SQLScript is a simple table-based command sequencer  (ETL is primarily a step-by-step process) which can be used as an alternative to VBA  when a simple set of events needs to happen in sequence. The optional  SQL history generated by the SQL helper form is held in a SQLScript format and written back to an Excel table on exit, allowing for the creation of repeatable scripts based on previous SQL commands.
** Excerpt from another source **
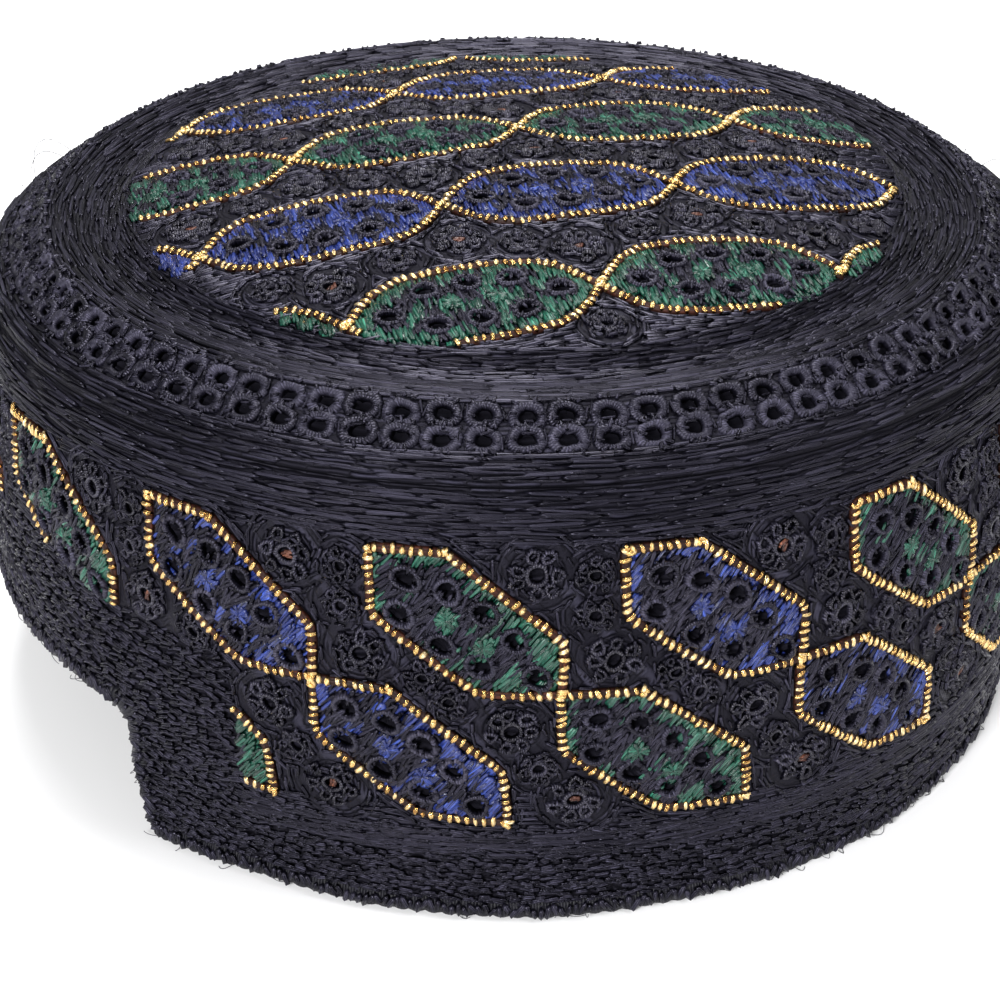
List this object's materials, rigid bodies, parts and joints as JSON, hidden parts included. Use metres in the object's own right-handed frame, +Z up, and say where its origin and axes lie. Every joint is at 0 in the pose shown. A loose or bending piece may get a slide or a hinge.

I still need to fully test the new functionality and will do so over the next few weeks before I publish a beta version. If anybody wants to try the un-tested alpha version let me know and I’ll send you a copy. you can find it here.

Update:

See http://blog.gobansaor.com/2011/03/09/microetls-sql-function/ for a more detailed description of the =SQL() function.

Update:

The table() command now supports virtual tables e.g. “select * from table(vtCSV,C:\data\myData.csv)” see http://blog.gobansaor.com/2011/05/05/excel-document-oriented-database-with-python-map-sql-reduce/

Advertisements

3 responses to “Manipulating Excel tables with SQL

  1. Pingback: MicroETL Alpha Release | Gobán Saor

  2. Tom this looks great – thanks very much. I thought I had reached a new level of Excel goodness when I came across the morefunc add-in and in particular the VSORT.IDX array function, allowing me to make a ‘view’ of sorted data without affecting the underlying data, but this looks as helpful (in a different way). It sounds like SELECT copies data rather than ‘refers to’ it – apologies if I have misread. What do you do if you want to imitate a view in Excel? I have used Excel tables (containing formulas only) with some VBA code to auto-extend them as the base table grows.

  3. John,

    You’re correct, when Table(..Excel REF..) is used it takes a copy of the referenced data into the SQLite in-memory database; does whatever is required by the SQL statement(s) and if the table has changed writes back the (entire) table back to the Excel referenced location and then deletes the copy of the data from SQLite (see http://blog.gobansaor.com/2011/03/09/microetls-sql-function/ for more details).

    So although you can create a SQLite view based on a TABLE() “table”, it will be of no use outside the set of SQL statements that created it as the view’s base table will be no more. I thought of creating cross-function-call references – like I do within a single call; a single call can consist of multiple SQL statements (separated by “;”) and those can in turn “fire” SQL triggers and SQLScripts which will all access the same TABLE() data) – with the addition of an event handler to keep the data in-sync but figured it added a layer of complexity greater than the benefits.

    To persist a “view” of data across function calls do something like “CREATE TABLE tableSheet1A1 AS SELECT …. FROM TABLE(Sheet3!A1) WHERE … ORDER BY …” in effect creating a “materialised view”. To keep that view in-sync add the SQL call to an event class “watching” the Excel source of the data.

    I’m in the process of adding “virtual table” functionality to the pre-processor (in fact, that’s what it already is), examples so far are:

    “from TABLE(vtCSV,C:\data\inv_fact.csv)” which loads a CSV file, which if changed during the function call will write back the CSV data back to the file.

    “from TABLE(vtFILES,C:\imported\,*.csv)” which will list a set of files from a folder.

    These are based on standard VBA functions, rather than C as is normal for SQLite virtual tables. Each VBA function registered as a VT, must simply take an argument that passes in the name of a SQLite table which it then populates with whatever data is relevant.

    Tom